Why aren't they called Mel's? They're good for my mother's name was Melba. Oh okay. And in fact she
shot herself in that bar. Yeah she uh I was 13 and she carried a pistol in her money box.
And so the night that she shot herself, she thought she had shut the money box good.
Of course, she had had a beer or two.
And when she picked the money box up, it opened and the pistol hit the floor.
And of course, she had it ready to go.
Well, it wouldn't hit the floor.
It went off and shot her in the stomach.
So that almost killed her.
So it didn't kill her.
Oh, hell no.
You're too mean to die. So that almost killed her. So it didn't kill her. Oh, hell no.
You're too mean to die.
Marathon was also Sheriff Rick Thompson's hometown.
Sue grew up with him.
And she told me, even back in high school, Rick had made an impression.
Everybody loved him.
I can't even remember who his girlfriends were.
Hell, we all wanted
to be his girlfriends.
As the years passed,
like so many of the people
in the Big Bend,
Sue's admiration for Rick
only grew.
Because he had everything
in the world going for him.
His family was just perfect.
Him working as the sheriff.
I mean, he had the world
by the tail.
And Sue felt the same way about another West Texas personality,
Robert Chambers.
And I'm telling you, Robert, never, ever,
there was never a time he came by the shop
that he didn't give Van a big hug.
He was just as sweet as he could be.
Fun, very charismatic, persuasive.
Just a heck of a guy, really.
What I found at BAM Automotive was pretty typical of a lot of the reporting I did on this story.

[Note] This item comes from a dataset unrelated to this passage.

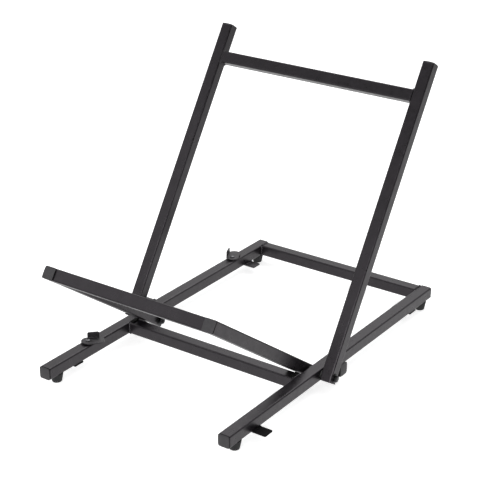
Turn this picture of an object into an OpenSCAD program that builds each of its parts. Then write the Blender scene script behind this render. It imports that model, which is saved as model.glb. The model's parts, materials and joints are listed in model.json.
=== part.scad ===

On the one hand, there were people like Sue's husband, Van.
I tried to get him to talk before Sue arrived.
But as soon as I said the names Robert Chambers and Rick Thompson,
he clammed up, said he was too busy to talk.
This wasn't because of shyness or some individual need for anonymity,
but according to Sue, because Van was part of a coordinated effort to keep quiet.
It's unfortunate he won't talk to you,
but he and his friends decided it would not be the best thing.
They've all gotten together and talked among themselves,
and they just don't want to talk about that time.
And plus, being a small community and clannish,
and you just don't talk about each other.
On the other hand, there were locals like Sue, happy to talk,
to give me a big West Texas welcome.
But when it came to the actual information she was prepared to reveal,
well, let's just say she stuck to what sounded like a script.
We all just loved Rick. Just dearly loved him.
He was just as sweet as he could be.
He was always great to go. Always great to go.
Good with everybody. Everybody loved him. Everybody loved him. Hey, Rick, you know.
You couldn't ask for a nicer guy in the entire universe.
And I guess I shouldn't have been too surprised
about this attitude, really.
Because the story of Sheriff Rick Thompson
and the smuggler Robert Chambers
isn't just a painful memory from the past.
The legacy of those two men
and that horse trailer full of cocaine,
it doesn't feel resolved.
Who else was involved?
What else had they done?
Were there other secrets buried when Rick and Robert pled guilty and the government wrapped up its case?
But there's another reason, too.
Rick and Robert.
They were both sentenced to life in prison.
But by the time I arrived in the Big Bend to look into this whole story,
you had to watch what you said.
Because they were back.
From Campside Media, the first season of Witnessed, this is Borderlands.
I'm Rob D'Amico.
Chapter 8, Survival When Sheriff Rick Thompson was sentenced in the federal courthouse in Pecos on a warm spring day in 1992,
for a lot of people in the Big Bend, it wasn't just sad.
It made them feel lost.
Who were the good guys? Who were the bad guys?
Which way was up?
I heard this from just about everyone I talked to.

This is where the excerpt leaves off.